Most Commissioners call in to Board meetings, which are broadcast live via webcast and TV and also posted on YouTube.

There are two options to submit Public Hearing comments:

Phone (recommended)

  • To sign up, complete the Virtual Speaker Sign Up Form by 12 pm on May 5.
  • Speakers will receive a conference call-in number and ID one hour before the meeting
  • Use the number and ID to call into the meeting at its the scheduled time
  • After you enter the meeting, the committee chair will provide guidance for commenting
  • Speakers can watch the live meeting broadcast
  • Be aware there is a 20- to 30-second lag between the call and the broadcast
  • When you are called on to speak, please remember turn off the sound from the broadcast

Email

Send your comment to OpenTime@minneapolisparks.org by 12 pm on May 5.

Background

The former Bde Maka Ska concessions pavilion, also called a “refectory,” was built in 1930. It was engulfed in flames on May 16, 2019 and torn down 12 days later. The MPRB paved over the site to provide a temporary gathering space at the popular northeastern corner of the lake and installed electrical hookups for pavilion vendor Lola’s to operate food trucks.

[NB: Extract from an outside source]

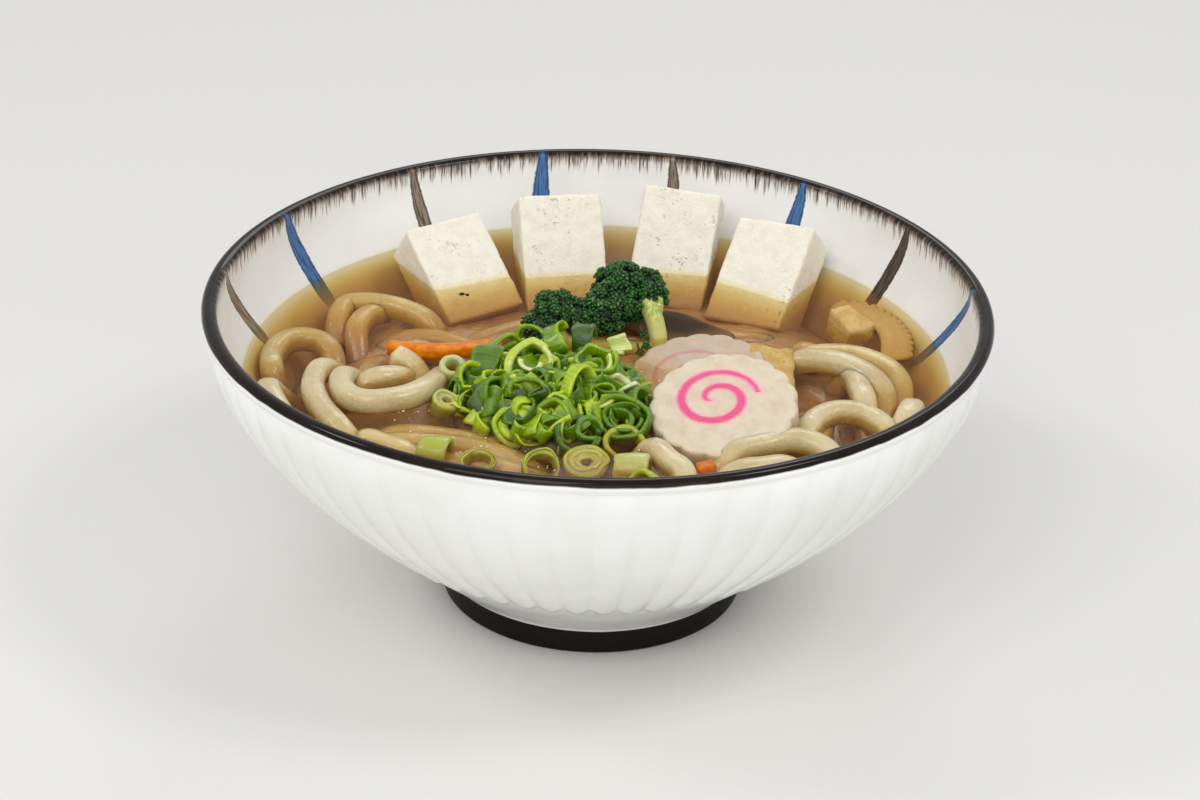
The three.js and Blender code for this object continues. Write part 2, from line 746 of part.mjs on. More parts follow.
function fitPiece(name, shapeOf, material) {
  const box = (solid) => {
    const geometry = toGeometry(solid);
    geometry.computeBoundingBox();
    return { min: geometry.boundingBox.min.toArray(), max: geometry.boundingBox.max.toArray() };
  };
  let solid = shapeOf(0);
  const own = box(solid);
  for (const neighbour of placed) {
    if (boxesMeet(own, neighbour.box)) solid = solid.subtract(neighbour.grown);
  }
  const grown = shapeOf(gap);
  placed.push({ grown, box: box(grown) });
  addMesh(name, toGeometry(solid), material);
}

addMesh('bowl', bowlGeometry(), glaze);

for (const block of tofuBlocks) {
  fitPiece(block.name, (grow) => toSolid(tofuGeometry(block, grow)), tofuFinish);
}
for (const slice of narutoSlices) {
  const strip = toSolid(narutoSwirl(slice, 0, 0));
  addMesh(`${slice.name}_swirl`, toGeometry(strip), pinkFinish);
  const slot = toSolid(narutoSwirl(slice, gap, 1));
  const cake = (grow) => {
    const disc = toSolid(narutoDisc(slice, grow));
    return grow > 0 ? disc : disc.subtract(slot);
  };
  fitPiece(slice.name, cake, cakeFinish);
}
for (const piece of friedPieces) {
  fitPiece(piece.name, (grow) => toSolid(friedGeometry(piece, grow)), friedFinish);
}
for (const piece of carrotPieces) {
  fitPiece(piece.name, (grow) => toSolid(carrotGeometry(piece, grow)), carrotFinish);
}
fitPiece('broccoli', broccoliSolid, broccoliFinish);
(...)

The Bde Maka Ska-Harriet Master Plan, approved in 2017, provided guidance for the pavilion site improvements. The concepts were designed by a team led by Cuningham after working with MPRB staff and numerous stakeholders over the past several months.

Two concepts were published for public comment on March 11, 2021. Public feedback was taken via online survey, email and social media through April 1, 2021. In addition, MPRB staff held three public online Open House events in March. Follow the link below to read questions and answers from the Open Houses:

Open House Notes

Timeline and Funding

MPRB Commissioners on the Planning Committee will consider the concept after the public hearing on May 5. If the concept is approved by the Planning Committee, it will be up for consideration by the full Board of Commissioners at a future meeting, likely at the next scheduled Board meeting May 19. Construction is expected in 2022 with concessions resuming for the 2023 season.

The cost estimate and proposed funding sources for the concept published today will be presented to the Planning Committee on May 5. Potential funding sources include insurance compensation, regional park improvement funding and additional options being explored by MPRB staff. Please visit the Bde Maka Ska Refectory Rebuild project page and enter you email address into the box under “Subscribe to Email Updates” to stay informed and up-to-date on this project. Also, share the project page with anyone who may be interested using the link minneapolisparks.org/bmsrebuild.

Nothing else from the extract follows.